I wouldn’t say they are competing directly from the technology perspective. There are two ways you can design your virtual networks: (a) smart core with simple edge (see also: voice and Frame Relay switches) or (b) smart edge with simple core (see also: Internet). EVB makes option (a) more viable, VXLAN is an early attempt at implementing option (b).

When discussing virtualized networks I consider the virtual switches in the hypervisors the network edge and the physical switches (including top-of-rack switches) the network core.

Historically, option (b) (smart edge with simple core) has been proven to scale better ... the largest example of such architecture is allowing you to read my blog posts.

Is it correct that EVB isn't implemented yet?

Actually it is – IBM has just launched its own virtual switch for VMware ESX (a competitor to Nexus 1000V) that has limited EVB support (the way I understand the documentation, it seems to support VDP, but not the S-component).

But VXLAN has its limitations – for example, only VXLAN-enabled VMs will be able to speak to each other.

Almost correct. VMs are not aware of VXLAN (they are thus not VXLAN-enabled). From VM NIC perspective the VM is connected to an Ethernet segment, which could be (within the vSwitch) implemented with VLANs, VXLAN, vCDNI, NVGRE, STT or something else.

At the moment, the only implemented VXLAN termination point is Nexus 1000V, which means that only VMs residing within ESX hosts with Nexus 1000V can communicate over VXLAN-implemented Ethernet segments. Some vendors are hinting they will implement VXLAN in hardware (switches), and Cisco already has the required hardware in Nexus 7000 (because VXLAN has the same header format as OTV).

VXLAN encapsulation will also take some CPU cycles (thus impacting your VM performance.

While VXLAN encapsulation will not impact VM performance per se, it will eat CPU cycles that could be used by VMs. If your hypervisor host has spare CPU cycles, VXLAN overhead shouldn’t matter, if you’re pushing it to the limits, you might experience performance impact.

However, the elephant in the room is the TCP offload. It can drastically improve I/O performance (and reduce CPU overhead) of network-intensive VMs. The moment you start using VXLAN, TCP offload is gone (most physical NICs can’t insert the VXLAN header during TCP fragmentation), and the overhead of the TCP stack increases dramatically.

If your VMs are CPU-bound you might not notice; if they generate lots of user-facing data, lack of TCP offload might be a killer.

I personally see VXLAN as a end to end solution where we can't interact on the network infrastructure anymore. For example, how would these VMs be able to connect to the first-hop gateway?

Today you can use VXLAN to implement “closed” virtual segments that can interact with the outside world only through VMs with multiple NICs (a VXLAN-backed NIC and a VLAN-backed NIC), which makes it perfect for environments where firewalls and load balancers are implemented with VMs (example: VMware’s vCloud with vShield Edge and vShield App). As said above, VXLAN termination points might appear in physical switches.
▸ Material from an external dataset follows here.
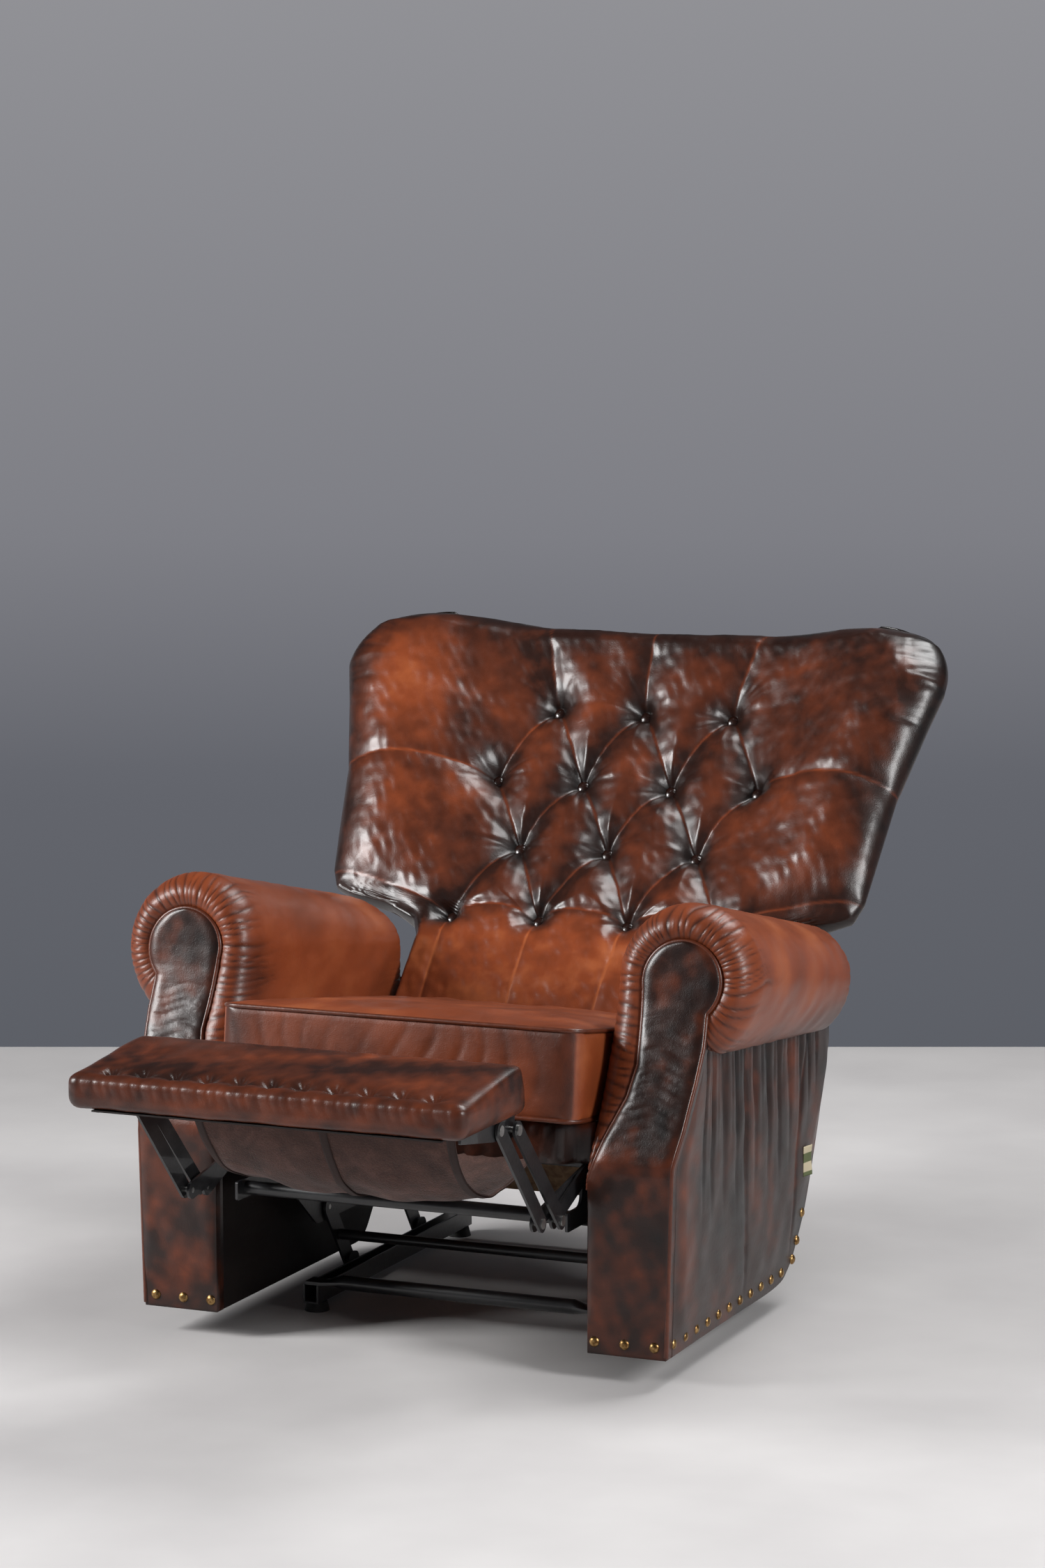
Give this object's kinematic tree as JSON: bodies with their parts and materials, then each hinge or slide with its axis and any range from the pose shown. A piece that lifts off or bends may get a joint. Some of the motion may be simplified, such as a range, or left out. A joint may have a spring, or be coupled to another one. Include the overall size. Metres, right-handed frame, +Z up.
{
  "type": "recliner armchair",
  "caption": "Rolled-arm leather recliner with a button-tufted flared back, a fold-out footrest and a steel glider base, shown fully opened",
  "frame": {"origin": "middle of the opened chair's floor area, on the floor", "axes": "+X to the right of somebody facing the chair, +Y from the footrest to the back, +Z up"},
  "size_m": [1.024, 1.5643, 0.9566],
  "materials": {
    "black_steel": "black satin paint over pressed steel",
    "zinc_pins": "zinc plated",
    "spring_steel": "oiled spring wire",
    "rubber": "matte black",
    "timber": "sanded beech",
    "tan_leather": "hand-rubbed glossy leather, rust brown",
    "dark_leather": "hand-rubbed glossy leather, dark mottled brown",
    "mottled_leather": "hand-rubbed glossy leather, mottled brown",
    "button_leather": "dark leather button",
    "suede": "flesh side of the hide, napped",
    "nail_brass": "antique brass",
    "label_cloth": "woven ribbon"
  },
  "bodies": {
    "base": {"base_rail_left": "black_steel", "base_rail_right": "black_steel", "front_cross_tube": "black_steel", "rear_cross_tube": "black_steel", "rubber_feet": "rubber", "rocker_ears": "black_steel", "rocker_foot_pins": "zinc_pins"},
    "front_rockers": {"front_rocker_left": "black_steel", "front_rocker_right": "black_steel", "front_rocker_tie": "black_steel"},
    "rear_rockers": {"rear_rocker_left": "black_steel", "rear_rocker_right": "black_steel", "rear_rocker_tie": "black_steel"},
    "chair_body": {"carriage_plate_left": "black_steel", "carriage_plate_right": "black_steel", "carriage_cross_tubes": "black_steel", "carriage_pins": "zinc_pins", "seat_frame": "timber", "seat_springs": "spring_steel", "seat_cushion": "tan_leather", "front_apron": "dark_leather", "rear_tie_board": "timber", "side_panel_left": "dark_leather", "side_panel_right": "dark_leather", "inner_panel_left": "dark_leather", "inner_panel_right": "dark_leather", "front_panel_left": "dark_leather", "front_panel_right": "dark_leather", "arm_roll_left": "tan_leather", "arm_roll_right": "tan_leather", "decorative_nails": "nail_brass", "woven_label": "label_cloth", "calf_flap": "suede"},
    "backrest": {"back_bracket_left": "black_steel", "back_bracket_right": "black_steel", "back_frame": "timber", "back_springs": "spring_steel", "back_outer_panel": "dark_leather", "back_pad": "mottled_leather", "wing_pad_left": "mottled_leather", "wing_pad_right": "mottled_leather", "back_buttons": "button_leather"},
    "lower_links": {"lower_link_left": "black_steel", "lower_link_right": "black_steel", "drive_tube": "black_steel", "knee_pins": "zinc_pins"},
    "upper_links": {"upper_link_left": "black_steel", "upper_link_right": "black_steel"},
    "footrest": {"footrest_bracket_left": "black_steel", "footrest_bracket_right": "black_steel", "footrest_board": "timber", "footrest_pad": "dark_leather", "board_pins": "zinc_pins"},
    "control_links": {"control_link_left": "black_steel", "control_link_right": "black_steel", "control_knee_pins": "zinc_pins"},
    "stay_links": {"stay_link_left": "black_steel", "stay_link_right": "black_steel"}
  },
  "joints": [
    {"name": "glide", "type": "hinge", "parent": "base", "child": "rear_rockers", "pos_m": [0, 0.2718, 0.038], "axis": [-1, 0, 0], "range_deg": [0, 71.51]},
    {"name": "front_glide", "type": "hinge", "parent": "base", "child": "front_rockers", "pos_m": [0, 0.0218, 0.038], "axis": [-1, 0, 0], "range_deg": [0, 71.56]},
    {"name": "level", "type": "hinge", "parent": "rear_rockers", "child": "chair_body", "pos_m": [0, 0.1998, 0.138], "axis": [-1, 0, 0], "range_deg": [-71.56, 0]},
    {"name": "recline", "type": "hinge", "parent": "chair_body", "child": "backrest", "pos_m": [0, 0.2438, 0.328], "axis": [1, 0, 0], "range_deg": [0, 20.05]},
    {"name": "footrest_fold", "type": "hinge", "parent": "chair_body", "child": "lower_links", "pos_m": [0, -0.2562, 0.29], "axis": [1, 0, 0], "range_deg": [0, 61.47], "deforming": ["calf_flap"]},
    {"name": "knee", "type": "hinge", "parent": "lower_links", "child": "upper_links", "pos_m": [0, -0.4742, 0.25], "axis": [1, 0, 0], "range_deg": [-100.53, 0]},
    {"name": "board_tilt", "type": "hinge", "parent": "upper_links", "child": "footrest", "pos_m": [0, -0.6182, 0.407], "axis": [1, 0, 0], "range_deg": [0, 129.06]},
    {"name": "control", "type": "hinge", "parent": "chair_body", "child": "control_links", "pos_m": [0, -0.2131, 0.3204], "axis": [1, 0, 0], "range_deg": [0, 45.02]},
    {"name": "control_knee", "type": "hinge", "parent": "control_links", "child": "stay_links", "pos_m": [0, -0.4178, 0.2429], "axis": [1, 0, 0], "range_deg": [-82.18, 0]}
  ],
  "couplings": [
    {"joint": "front_glide", "follows": "glide", "ratio": 1},
    {"joint": "level", "follows": "glide", "ratio": -1},
    {"joint": "recline", "follows": "glide", "ratio": 0.27968},
    {"joint": "knee", "follows": "footrest_fold", "ratio": -1.6347},
    {"joint": "board_tilt", "follows": "footrest_fold", "ratio": 2.0987},
    {"joint": "control", "follows": "footrest_fold", "ratio": 0.73159},
    {"joint": "control_knee", "follows": "footrest_fold", "ratio": -1.3361}
  ]
}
With EVB we would still have full control and could do the same things we’re doing today on the network infrastructure, and the network will be able to automatically provide the correct VLAN's on the correct ports.

That’s a perfect summary. EVB enhances today’s VLAN-backed virtual networking infrastructure, while VXLAN/vCDNI/NVGRE/STT completely change the landscape.

Is then the only advantage of VXLAN that you can scale better because you don't have the VLAN limitation?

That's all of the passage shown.